The S Class International Olympic Referee Dr. Mohamed Riad Ibrahim was the Referee in the Final Match of Pascal Gentil in the 2004 Summer Olympic in Athens, and in this Match Pascal Gentil Won the bronze medal.

Captain of the French taekwondo team, Pascal Gentil won his third European title in October 2005 in Riga giving the French team a second position among the European countries behind Turkey with 6 medals including 3 titles. The ranking is the same as for the Athens Games with 2 medals (1 silver, 1 bronze) as France finished as 2nd best European country behind Greece (host country).

To prepare for the Olympics, the French Taekwondo Federation set up training centres by grouping together in different locations the best French athletes according to weight categories.

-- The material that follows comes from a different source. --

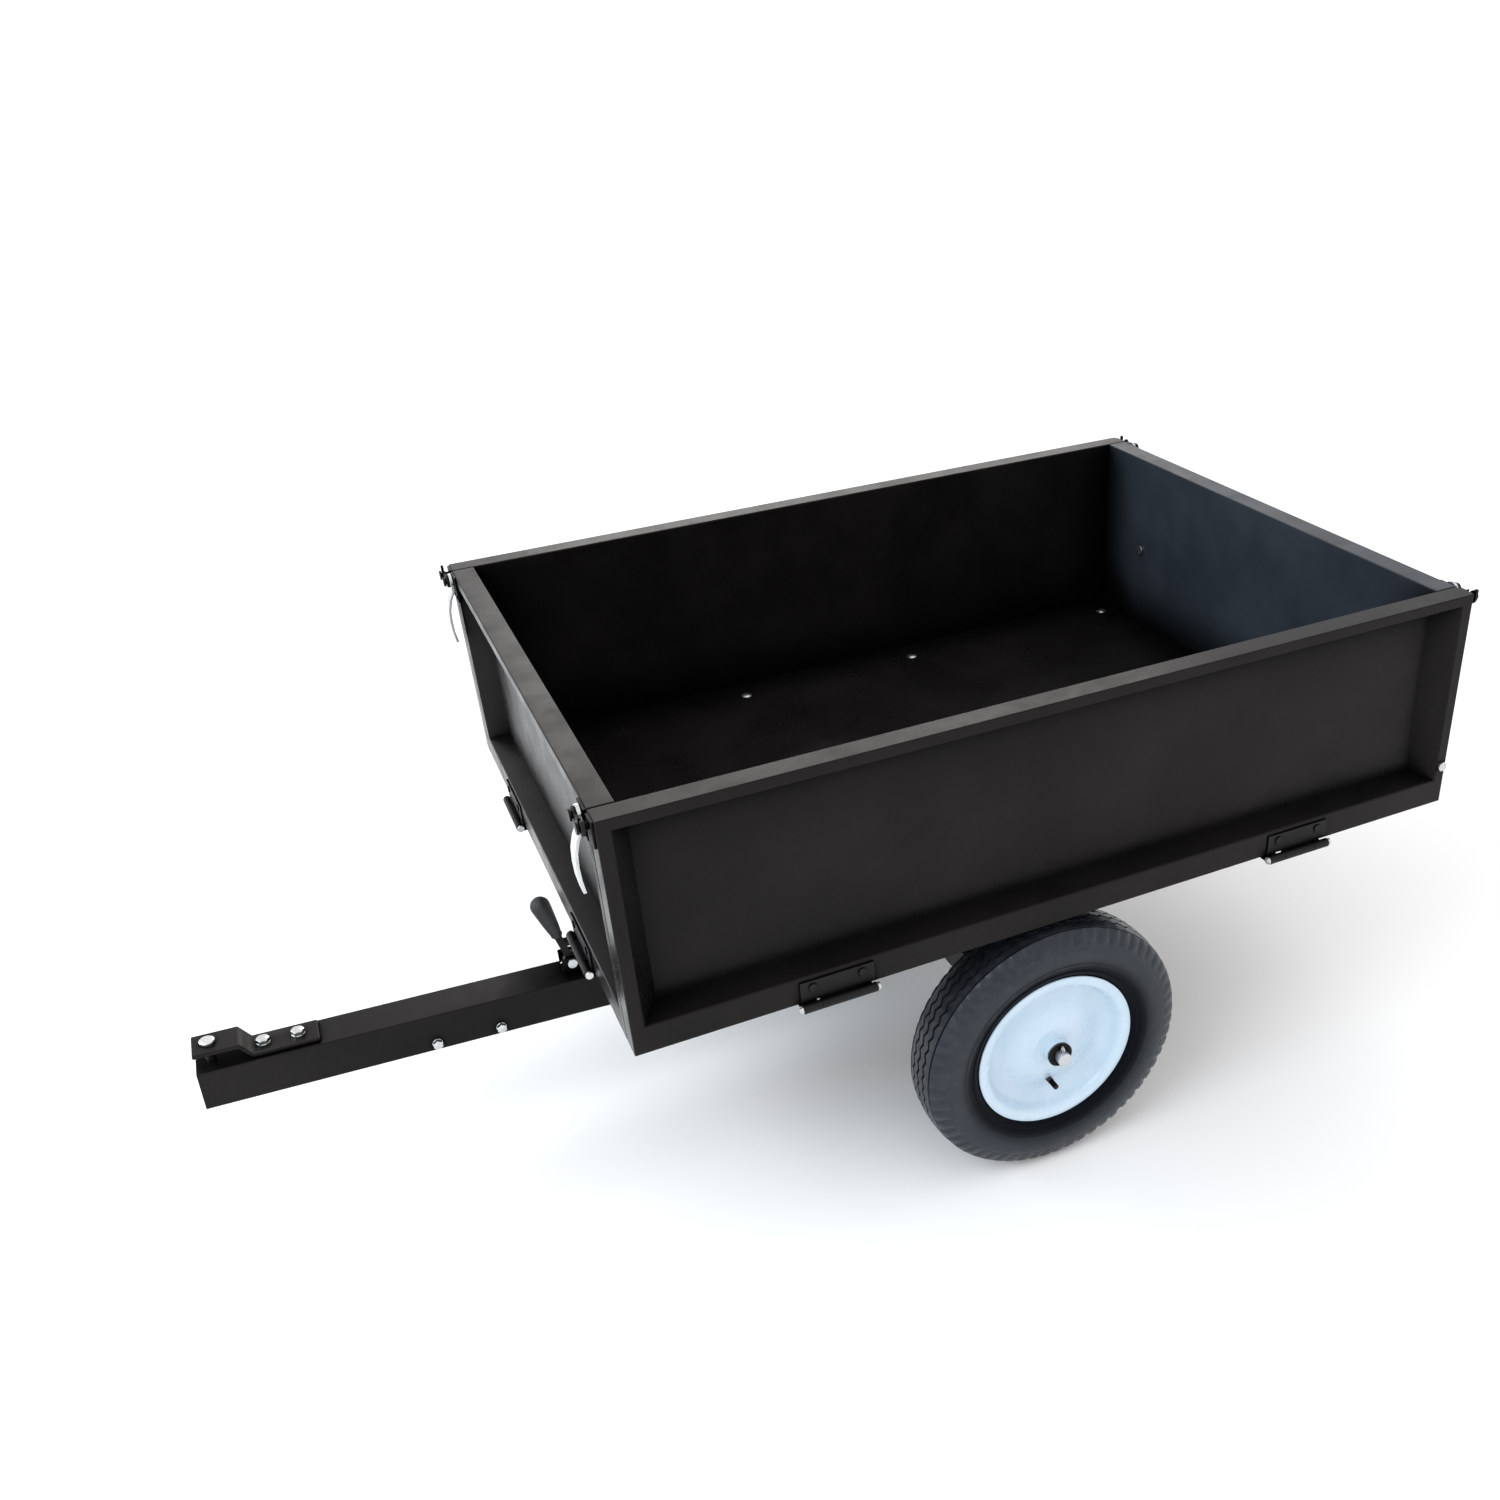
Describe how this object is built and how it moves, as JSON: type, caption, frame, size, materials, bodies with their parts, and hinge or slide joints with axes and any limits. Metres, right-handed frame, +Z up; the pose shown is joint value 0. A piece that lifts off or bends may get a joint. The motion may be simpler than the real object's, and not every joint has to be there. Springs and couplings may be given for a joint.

Pascal Gentil is a member of Institut National des Sports et de l'Éducation Physique France Training Centre where he trains an average of 20 hours per week together with the best French taekwondo practitioners.

He was selected for the Beijing Games to snatch the gold medal. His opponent for the selection was Mickaël Borot who obtained the French quota in the category by winning the Olympic qualification tournament in Manchester in 2007.

However, during a training session on the 25 July 2008, Pascal sustained an injury (a rupture of the plantar aponeurosis). Mickaël Borot was officially appointed the representative on 6 August by the FFTDA （French Taekwondo Federation. The event lead to a crisis week for French taekwondo as Mickaël Borot criticised the French Taekwondo Federation and Pascal Gentil.

On 5 February 2009 he announced to the press that he would give up his sport career in taekwondo after the French Championships in Lyon on 7 February. In Lyon, he obtained his 14th French Champion title after defeating Mickaël Borot in the final.